Five years ago in Atlanta, the mystery torchbearer was Muhammed Ali who lit the flame to signal the start of the Olympic games. Coincidentally, Ali was in Atlanta December 4th, to pass the first flame in its magical journey to the winter games that will end up in Salt Lake City this February but 8 days and 1,600 miles into the run, the Olympic flame reached Dallas Texas on December 12th, and I was there.
The first person I met was a tall, thin man from Allen, Texas. He told me he was from Allen, Texas. All I could think of was that he looked like a runner. When I asked if he was nervous, Scott said, "I'm very excited. Yes, I'm nervous. Of course, I'm nervous." Me too. When I put on my new Olympic wind-suit, I couldn't help but wonder why I had been chosen to run with "the flame."
I was standing there in our scheduled meeting place at Marsh Lane Baptist church in Dallas, when a tall man in a blue Olympic wind-suit slapped a sticker on me with my official number on it. Diego, I found out later he's Puerto Rican, told me, "You're number is 161. There you go put it on your right side."
Next thing I knew I was signing a waiver for a cute little girl in the same blue wind suit. I got the feeling there wasn't enough time to read the waiver, just sign the dotted line. So, I asked if it had anything to do with catching my hair on fire from the torch flame. She assured me that that had never happened before. I was relieved until she amused herself by suggesting I could probably end up on national television if I became the first to light up like that.
Instead of dwelling on that, I decided to get to know my fellow torch bearers. Cody of Allen, Texas, told me he was running for the men and women overseas. "I want to give them pride because they give me pride", he told me.

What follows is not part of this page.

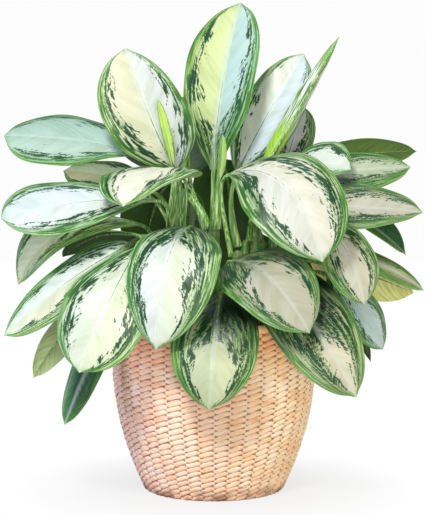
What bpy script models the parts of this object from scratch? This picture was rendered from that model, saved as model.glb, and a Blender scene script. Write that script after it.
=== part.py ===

John, from his wheelchair, said, "I'm carrying the torch for everybody." Then, a slender woman standing beside him said with big tears in her eyes, "I am so honored to do this (run) with that man. That's my dad." Vicki explained that her father had suffered the effects of polio for 50 years, tied to a wheelchair since she was 5 years-old. She said he was her hero for accomplishing so much in his life from that chair. Soon, I discovered there are 11 thousand, 500 runners who were selected nationwide to carry the torch because someone like Vicki had nominated someone like her dad, John. Many wrote essays about that person on line through the winter Olympic website.
Michael, from Plano, Texas, told me he was in awe when he discovered that his son had nominated him to run with the torch. He said it was an honor that came out of nowhere, one that he will remember forever.
So, how did I get to Dallas and on this church parking lot? Apparently, my nomination came from KCBD. You may recall in may of 1996, my buddy and co-anchor, Abner had carried the torch on the way to the summer Olympics in Atlanta. This time, our General Manager, Bill deTournillon, had chosen me, sending my 10 year-old son, Jacob, along to enjoy this trip of a lifetime together.
Soon after all 14 of us had gathered in our white wind-suits, an official Olympic mini-van drove up. The driver rolled up his window and said, "I'm Peter. Where are you all from?" Lubbock was not the farthest ride for this group. Two folks were assigned to run in Dallas although they lived in Denver and Salt Lake City. The rest of our group was from the Dallas area.
Then, Peter hinted at what was ahead for us. "The emotions are pretty intense, and you'll know that shortly." You can't imagine the gasps of excitement and the applause that broke out when Heidi then displayed the first torch. My favorite theme is light the fire within and it's etched on the bottom of the torch.
By now, I know why I'm here. Just to enjoy one of those thrills that come once in a lifetime. To see from the bus the people lining the streets to celebrate the Olympics, and to cheer for all those runners in white. A symbol of peace crossing 200 miles every day even on slick streets, and cold nights Connecting 46 states to show their pride for America.